Русская природа, которую уничтожают. Душа
русского человека, которую терзают и уродуют. И
здесь иногда, помимо рекомендаций «золотых
сочинений» по поводу «Царь-рыбы» или «Печального
детектива», прорывалось даже что-то свое: «В
Людочке отображен русский национальный
характер: широта души, наивность, сострадание к
ближнему, присущее русскому, как никому другому,
стремление заглянуть в бездну».
Вот это, наверное, и был идеальный вариант того,
что подразумевала тема: человек написал то, что
думал, да еще и достаточно грамотно. Я долго не
могла понять, что меня так раздражает и беспокоит
в работе, которая отличалась уже тем, что несла на
себе какой-то отпечаток личности в отличие от
большинства аккуратненьких безликих текстов.

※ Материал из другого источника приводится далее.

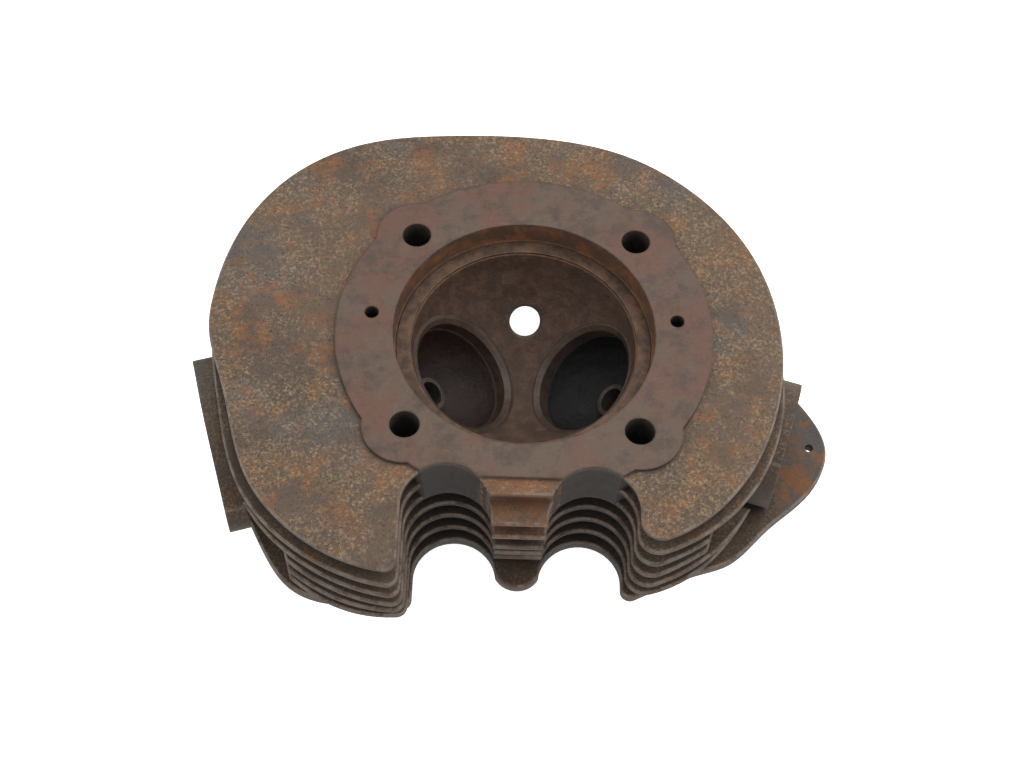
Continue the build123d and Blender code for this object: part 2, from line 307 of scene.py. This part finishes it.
def rusty_neck(finish, color):
    """Orange rust down the front of the neck, between the scallops."""
    x, y, z = (finish.part(axis) for axis in "XYZ")
    on_neck = finish.both(
        finish.rise(y, neck_y, neck_y - neck_fade / 2), finish.rise(z, neck_foot - fade, neck_foot)
    )
    across = finish.math("ABSOLUTE", x)
    on_neck = finish.both(on_neck, finish.rise(across, neck_half_width + neck_fade, neck_half_width))
    on_neck = finish.both(on_neck, finish.rise(z, -skin, -2 * skin))
    rust = finish.rise(finish.cloud(8 * mm, 6.0, 0.75, shift=0.93), 0.34, 0.60)
    return finish.paint(color, orange_rust, finish.both(on_neck, finish.both(rust, 0.5)))


def rubbed_edges(finish, color):
    """Paler metal on the chamfer along the top of each fin and on every sharp corner."""
    below = finish.math("SUBTRACT", fin_top, finish.part("Z"))
    below_top = finish.math("FRACT", finish.math("DIVIDE", below, fin_pitch))
    share = fin_chamfer / fin_pitch
    chamfer = finish.both(finish.facing_up(0.5, 0.6), finish.facing_up(0.9, 0.8))
    chamfer = finish.both(chamfer, finish.rise(below_top, share + 0.02, share))
    edges = finish.either(finish.worn_edges(0.9 * mm), chamfer)
    patchy = finish.rise(finish.cloud(7 * mm, 4.0, 0.7, shift=0.71), 0.38, 0.60)
    return finish.paint(color, rubbed, finish.both(finish.both(edges, patchy), 0.5))


def shaded_scallops(finish, color):
    """The two pushrod scallops, with painted shade near black on their walls."""
    x, y, z = (finish.part(axis) for axis in "XYZ")
    folded = finish.node("CombineXYZ", {"X": finish.math("ABSOLUTE", x), "Y": y, "Z": z}).outputs[0]
    away = finish.vector("SUBTRACT", folded, scallop_place)
    away = finish.vector("CROSS_PRODUCT", away, scallop_lean)
    from_scallop = finish.vector("LENGTH", away, output="Value")
    in_scallop = finish.both(
        finish.inside(from_scallop, scallop_radius), finish.rise(z, fin_top, fin_top - skin)
    )
    in_scallop = finish.both(in_scallop, finish.facing_up(0.75, 0.55))
    # painted shade on the scallop walls
    return finish.paint(color, shade_grey, finish.both(in_scallop, 0.92))


def machined_pad(finish, lines):
    """Colour of the gasket pad: machined, stained and scratched."""
    tint = finish.cloud(22 * mm, 5.0, 0.6, shift=0.36)
    stains = finish.cloud(9 * mm, 7.0, 0.75, shift=0.39)
    specks = finish.cloud(1.1 * mm, 3.0, 0.6, shift=0.92)
    color = finish.paint(machined, machined_red, finish.rise(tint, 0.44, 0.58))
    color = finish.paint(color, machined_dark, finish.both(finish.rise(stains, 0.46, 0.64), 0.85))
    color = finish.paint(color, rubbed, finish.both(finish.rise(lines, 0.29, 0.40), 0.22))
    return finish.paint(color, pit, finish.both(finish.rise(specks, 0.36, 0.26), 0.5))


def burnt_chamber(finish, color, in_chamber, in_recess):
    """The chamber, browned by heat, and the rusty wall of the spigot recess."""
    mottle = finish.cloud(6 * mm, 6.0, 0.7, shift=0.27)
    pits = finish.cloud(1.3 * mm, 4.0, 0.7, shift=0.52)
    roof = finish.paint(burnt, burnt_pale, finish.rise(mottle, 0.40, 0.64))
    roof = finish.paint(roof, pit, finish.rise(pits, 0.42, 0.28))
    wall = finish.paint(burnt_pale, orange_rust, finish.rise(mottle, 0.44, 0.66))
    color = finish.paint(color, roof, in_chamber)
    return finish.paint(color, wall, in_recess)


def sooty_port(finish, port, in_chamber):
    """1 on the walls of a port's passage and of its bowl."""
    place, out = mount_place(port_mouth[port]), mount_axis(port_mouth[port])
    wall = port_wall[port]
    in_tube = finish.both(
        finish.rise(finish.from_axis(place, out), wall + skin, wall + skin / 2),
        finish.rise(finish.along((0, 0, 0), out), port_start, port_start + 1 * mm),
    )
    guide = mount_axis(f"{port}_guide_bore")
    from_centre = math.sqrt(chamber_radius**2 - seat_outer[port] ** 2) + bowl_depth
    in_bowl = finish.inside(finish.from_point(chamber_centre - guide * from_centre), bowl_radius)
    return finish.both(finish.either(in_tube, in_bowl), finish.outside(in_chamber))


def cast_iron():
    """The casting: rusty outside, machined on its pad, burnt in the chamber, sooty in the ports."""
    finish = Finish("cast_iron")
    z = finish.part("Z")
    color, relief = rusty_skin(finish)
    color = painted_shade_and_lug_rust(finish, color)
    color = rusty_neck(finish, color)
    color = rubbed_edges(finish, color)
    color = shaded_scallops(finish, color)
    rough = finish.blend(0.86, 0.66, finish.cloud(9 * mm, shift=0.22))

    # gasket pad
    on_pad = finish.both(finish.rise(z, -skin, -skin / 2), finish.facing_up(0.7, 0.9))
    scratches = finish.cloud(5 * mm, 6.0, 0.7, shift=0.11, stretch=(1, 7, 1))
    cross_scratches = finish.cloud(4 * mm, 6.0, 0.75, shift=0.64, stretch=(6, 1, 1))
    lines = finish.both(scratches, cross_scratches)
    color = finish.paint(color, machined_pad(finish, lines), on_pad)
    rough = finish.blend(rough, 0.62, on_pad)

    # spigot recess and chamber
    from_bore = finish.from_axis((0, 0, 0), (0, 0, 1))
    in_recess = finish.both(
        finish.inside(from_bore, recess_radius), finish.rise(z, recess_foot - skin, recess_foot)
    )
    in_recess = finish.both(in_recess, finish.rise(z, -skin / 2, -skin))
    in_chamber = finish.inside(finish.from_point(chamber_centre), chamber_radius)
    color = burnt_chamber(finish, color, in_chamber, in_recess)
    rough = finish.blend(rough, 0.55, finish.either(in_chamber, in_recess))

    # ports and bowls
    for port, soot in (("inlet", oily_red), ("exhaust", carbon)):
        sooty = sooty_port(finish, port, in_chamber)
        color = finish.paint(color, soot, sooty)
        rough = finish.blend(rough, 0.45, sooty)

    # plug hole
    near_plug = finish.from_axis(mount_place("plug_hole"), mount_axis("plug_hole"))
    plug_wall = mounts["plug_hole"]["dims"]["r_mm"] * mm
    color = finish.paint(color, thread_grey, finish.inside(near_plug, plug_wall))

    # relief: coarse sand-cast skin, near smooth where machined
    lumps = finish.cloud(9 * mm, 3.0, 0.5, shift=0.48)
    cast = finish.bump(lumps, 1.2 * mm, finish.rounded(1.1 * mm))
    cast = finish.bump(finish.both(relief, finish.outside(on_pad)), 0.7 * mm, cast)
    cast = finish.bump(finish.both(lines, on_pad), 0.10 * mm, cast)
    return finish.surface(color, rough, cast)


def turned_ring(name, dark, pale, place, axis, roughness, metallic):
    """A turned or ground ring: fine circles about its axis, with stains."""
    finish = Finish(name)
    from_line = finish.from_axis(place, axis)
    circles = finish.math("SINE", finish.math("MULTIPLY", from_line, 2 * math.pi / (0.45 * mm)))
    stain = finish.cloud(7 * mm, 6.0, 0.7, shift=0.66)
    specks = finish.cloud(1.0 * mm, 3.0, 0.6, shift=0.14)
    color = finish.paint(dark, pale, finish.rise(stain, 0.38, 0.62))
    color = finish.paint(color, pit, finish.both(finish.rise(specks, 0.40, 0.28), 0.6))
    edges = finish.worn_edges(0.3 * mm)
    color = finish.paint(color, rubbed, finish.both(edges, 0.3))
    rough = finish.blend(roughness + 0.12, roughness - 0.08, stain)
    relief = finish.bump(circles, 0.02 * mm, finish.rounded(0.25 * mm))
    relief = finish.bump(specks, 0.08 * mm, relief)
    return finish.surface(color, rough, relief, metallic)


def wear(node, material):
    """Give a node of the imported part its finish."""
    mesh = nodes[node].data
    mesh.materials.clear()
    mesh.materials.append(material)


def dress_small_pieces():
    """Finishes of the seats, guides, clips, cups and joint ring."""
    wear("spigot_joint_ring", turned_ring(
        "tarnished_copper", tone(0.054, 0.030, 0.018), tone(0.128, 0.068, 0.036),
        (0, 0, 0), (0, 0, 1), 0.5, 0.35,
    ))
    for port in ("inlet", "exhaust"):
        place, axis = mount_place(f"{port}_guide_bore"), mount_axis(f"{port}_guide_bore")
        wear(f"{port}_valve_seat", turned_ring(
            f"{port}_seat_iron", tone(0.044, 0.027, 0.019), tone(0.080, 0.052, 0.037),
            place, axis, 0.5, 0.15,
        ))
        wear(f"{port}_valve_guide", turned_ring(
            f"{port}_guide_iron", tone(0.060, 0.048, 0.040), tone(0.13, 0.105, 0.088),
            place, axis, 0.42, 0.35,
        ))
        wear(f"{port}_guide_circlip", turned_ring(
            f"{port}_clip_steel", tone(0.05, 0.045, 0.04), tone(0.12, 0.11, 0.10),
            place, axis, 0.35, 0.7,
        ))
        wear(f"{port}_spring_cup", turned_ring(
            f"{port}_cup_steel", tone(0.07, 0.055, 0.045), tone(0.14, 0.115, 0.095),
            place, axis, 0.40, 0.6,
        ))


thread_depth = 0.32
steps_per_turn = 28
coarse_pitch = 1.25 * mm


def thread_ridge(name, place, axis, wall, length, pitch, material):
    """The ridge of a tapped thread, wound along the wall of a hole from `place` along `axis`."""
    depth = thread_depth * pitch
    turns = length / pitch
    mesh = bmesh.new()
    corners = [
        mesh.verts.new((wall + depth * 0.2, 0, -pitch * 0.42)),
        mesh.verts.new((wall - depth, 0, -pitch * 0.06)),
        mesh.verts.new((wall - depth, 0, pitch * 0.06)),
        mesh.verts.new((wall + depth * 0.2, 0, pitch * 0.42)),
    ]
    section = mesh.faces.new(corners)
    bmesh.ops.spin(
        mesh, geom=[section, *section.edges, *section.verts], cent=(0, 0, 0), axis=(0, 0, 1),
        dvec=(0, 0, pitch / steps_per_turn), angle=2 * math.pi * turns,
        steps=round(steps_per_turn * turns), use_duplicate=False,
    )
    bmesh.ops.transform(
        mesh, verts=mesh.verts,
        matrix=Matrix.Translation(place) @ axis.to_track_quat("Z", "Y").to_matrix().to_4x4(),
    )
    bmesh.ops.recalc_face_normals(mesh, faces=mesh.faces)
    return finished_piece(name, mesh, material)


def finished_piece(name, mesh, material):
    """Turn a mesh into a piece of the part, riding on its one body."""
    data = bpy.data.meshes.new(name)
    mesh.to_mesh(data)
    mesh.free()
    piece = bpy.data.objects.new(name, data)
    bpy.context.scene.collection.objects.link(piece)
    data.materials.append(material)
    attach(piece, "root")
    return piece


def cut_threads():
    """Threads of the plug hole, the inlet stud holes and the rocker bolt holes."""
    steel = turned_ring(
        "thread_steel", tone(0.07, 0.055, 0.045), tone(0.15, 0.125, 0.105), (0, 0, 0), (0, 0, 1), 0.45, 0.3
    )
    plug = mounts["plug_hole"]["dims"]
    out = mount_axis("plug_hole")
    start = mount_place("plug_hole") - out * (plug["length_mm"] * 0.46) * mm
    thread_ridge(
        "plug_thread", start, out, plug["r_mm"] * mm, plug["length_mm"] * 0.9 * mm, coarse_pitch, steel
    )
    studs = mounts["inlet_flange_studs"]["dims"]
    face, out = mount_place("inlet_flange_studs"), mount_axis("inlet_flange_studs")
    across = Vector((0, 0, 1)).cross(out)
    for number, side in ((1, -1), (2, 1)):
        middle = face + across * side * studs["pcd_mm"] / 2 * mm
        thread_ridge(
            f"inlet_stud_thread_{number}", middle - out * 13 * mm, out, studs["hole_r_mm"] * mm, 12 * mm,
            coarse_pitch, steel,
        )
    bolts = mounts["rocker_bolts"]["dims"]
    face, out = mount_place("rocker_bolts"), mount_axis("rocker_bolts")
    number = 0
    for side_x in (-1, 1):
        for side_y in (-1, 1):
            number += 1
            corner = Vector((side_x * bolts["spacing_x_mm"], side_y * bolts["spacing_y_mm"], 0)) / 2 * mm
            thread_ridge(
                f"rocker_bolt_thread_{number}", face + corner - out * 14 * mm, out,
                bolts["hole_r_mm"] * mm, 13 * mm, coarse_pitch, steel,
            )


def pale_floor():
    """A plain pale table top, lit evenly."""
    finish = Finish("pale_floor")
    finish.surface(tone(0.90, 0.90, 0.90), 0.9, finish.bump(finish.cloud(3 * mm), 0.02 * mm))
    finish.shader.inputs["Emission Color"].default_value = tone(1, 1, 1)
    finish.shader.inputs["Emission Strength"].default_value = 0.9
    mesh = bmesh.new()
    bmesh.ops.create_grid(mesh, x_segments=1, y_segments=1, size=20.0)
    bmesh.ops.translate(mesh, verts=mesh.verts, vec=(0, 0, cad_low.z))
    data = bpy.data.meshes.new("floor")
    mesh.to_mesh(data)
    mesh.free()
    floor = bpy.data.objects.new("floor", data)
    bpy.context.scene.collection.objects.link(floor)
    data.materials.append(finish.material)


def soft_light(name, place, size, power):
    """A square soft box aimed at the head."""
    lamp = bpy.data.lights.new(name, "AREA")
    lamp.size = size
    lamp.energy = power
    box = bpy.data.objects.new(name, lamp)
    box.location = place
    box.rotation_mode = "QUATERNION"
    box.rotation_quaternion = (-Vector(place)).to_track_quat("-Z", "Y")
    bpy.context.scene.collection.objects.link(box)


def light_studio():
    """An even white room, one large soft box overhead and two weaker ones."""
    world = bpy.data.worlds.new("studio")
    world.use_nodes = True
    world.node_tree.nodes["Background"].inputs["Color"].default_value = tone(1, 1, 1)
    world.node_tree.nodes["Background"].inputs["Strength"].default_value = 0.62
    bpy.context.scene.world = world
    soft_light("overhead", (0.25, 0.45, 1.25), 1.0, 9.0)
    soft_light("left", (-1.1, -0.2, 0.8), 0.7, 3.0)
    soft_light("right", (1.1, -0.1, 0.8), 0.7, 4.5)
    bpy.context.scene.view_settings.view_transform = "Standard"


def place_camera():
    """The camera, above the pushrod side of the head and looking down at it."""
    lens = bpy.data.cameras.new("camera")
    lens.lens = camera_lens
    lens.sensor_width = camera_sensor
    lens.clip_start = 0.01
    camera = bpy.data.objects.new("camera", lens)
    backward = -camera_forward.normalized()
    rightward = camera_up.cross(backward).normalized()
    upward = backward.cross(rightward)
    turn = Matrix((rightward, upward, backward)).transposed().to_4x4()
    camera.matrix_world = Matrix.Translation(camera_place) @ turn
    bpy.context.scene.collection.objects.link(camera)
    bpy.context.scene.camera = camera


wear("head_casting", cast_iron())
dress_small_pieces()
cut_threads()
pale_floor()
light_studio()
place_camera()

Потом само пришло: интонация. Неестественная,
потому что старчески-плаксивая, чужая для
семнадцатилетнего человека, но глубоко
осознанная как своя. Так что, будучи ровно вдвое
старше, я вдруг почувствовала себя младшей
школьницей рядом с этим образцом глубокой
национальной скорби. Здесь, пожалуй,
действительно проявилось искомое
патриотическое чувство, искреннее, а не
списанное со шпаргалки. Вопрос только – получил
ли «заказчик» то, что «заказывали»? Ожидали ли
составители этого блока тем, что синонимом любви
к родине сегодня окажется ощущение обиды на весь
белый свет? И нужно ли его культивировать, холить
и лелеять в юной душе, в которой в иной ситуации
запас юношеского оптимизма, здравого смысла и
чувства юмора в отношении к жизни, возможно, и
пересилил бы, чего желаю автору этого сочинения и
во что все-таки верю…
«Любовь к Родине – детское чувство»
Вот взять бы и законодательно запретить такие
«высокие» формулировки и «высокий штиль». В
целях того же «патриотического воспитания», если
вообще возможно воспитывать то, о чем Лермонтов
сказал (точнее не придумаешь): «Люблю, за что не
знаю сам».
Набором банальностей в ином случае могло бы
показаться вступительное сочинение
восемнадцатилетней армянки, воспитательницы
детского сада, написанное на хорошем, может быть
даже слишком правильном, русском языке.
Сочинение о детстве, которое оказалось
сочинением о родине.
«Родина моего детства… Я, наверное, чаще
задумываюсь над этой фразой, чем многие другие,
так как я родилась в Армении, где прошло мое
детство, а живу сейчас в России. Родина для меня –
это прежде всего дом, где я выросла, наш сад, где
мы часто играли с братом, и дорога, по которой я
шла к бабушке. Многие детство вспоминают с
улыбкой, у меня же каждый раз появляются слезы.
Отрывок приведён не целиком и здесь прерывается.